The Patent of Toleration (Toleranzpatent, Türelmi rendelet) was an edict of toleration issued on 13 October 1781 by the Habsburg emperor Joseph II. Part of the Josephinist reforms, the Patent extended religious freedom to non-Catholic Christians living in the crown lands of the Habsburg monarchy, including Lutherans, Calvinists, and the Eastern Orthodox. Specifically, these members of minority faiths were now legally permitted to hold "private religious exercises" in clandestine churches.

For the first time after the Counter-Reformation, the Patent guaranteed the practice of religion by the Evangelical Lutheran and the Reformed Church in Austria. Nevertheless, worship was heavily regulated, wedding ceremonies remained reserved for the Catholic Church, and the Unity of the Brethren was still suppressed. Similar to the articular churches admitted 100 years before, Protestants were only allowed to erect 'houses of prayer' (Bethäuser) which should not in any way resemble church buildings. In many Habsburg areas, especially in the 'hereditary lands' of Upper Austria, Styria and Carinthia, Protestant parishes quickly developed, strongly relying on crypto-protestant traditions. The Patent also regulated mixed faith marriages, foreshadowing the Marriage Patent that was to be released in 1783 seeking to bring marriages under civil rather than canon law. In allowing marriages between religions, if the father was Catholic all children were required to be raised as Catholics whilst if the mother was Catholic only the daughters had to be raised as such.

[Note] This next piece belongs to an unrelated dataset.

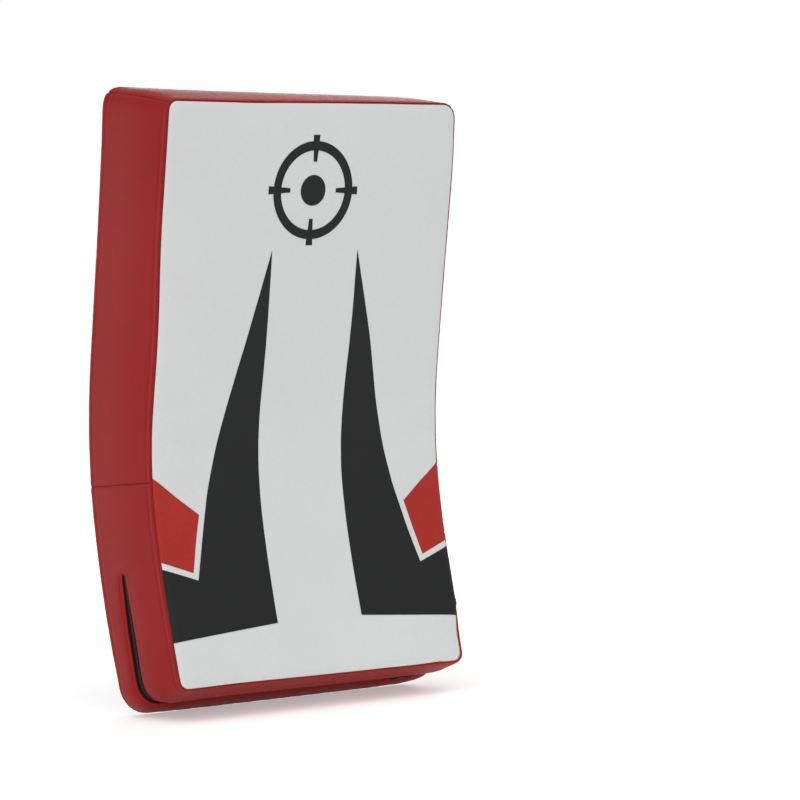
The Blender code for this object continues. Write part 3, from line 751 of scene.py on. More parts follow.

The Patent was followed by the Edict of Tolerance for Jews in 1782. The edict extended to Jews the freedom to pursue all branches of commerce, but also imposed new requirements. Jews were required to create German-language primary schools or send their children to Christian schools (Jewish schools had previously taught children to read and write Hebrew in addition to mathematics.) The Patent also permitted Jews to attend state secondary schools. A series of laws issued soon after the Edict of Toleration abolished the autonomy of the Jewish communities, which had previously run their own court, charity, internal taxation and school systems; required Jews to acquire family names; made Jews subject to military conscription; and required candidates for the rabbinate to have secular education.

The 1781 Patent was originally called the "Divine Send of Equal Liberties" but was further put down by the monarch's advisor. Constraints on the construction of churches were abolished after the revolutions of 1848. The Protestant Church did not receive an equivalent legal status until Emperor Franz Joseph I of Austria issued the Protestantenpatent in 1861.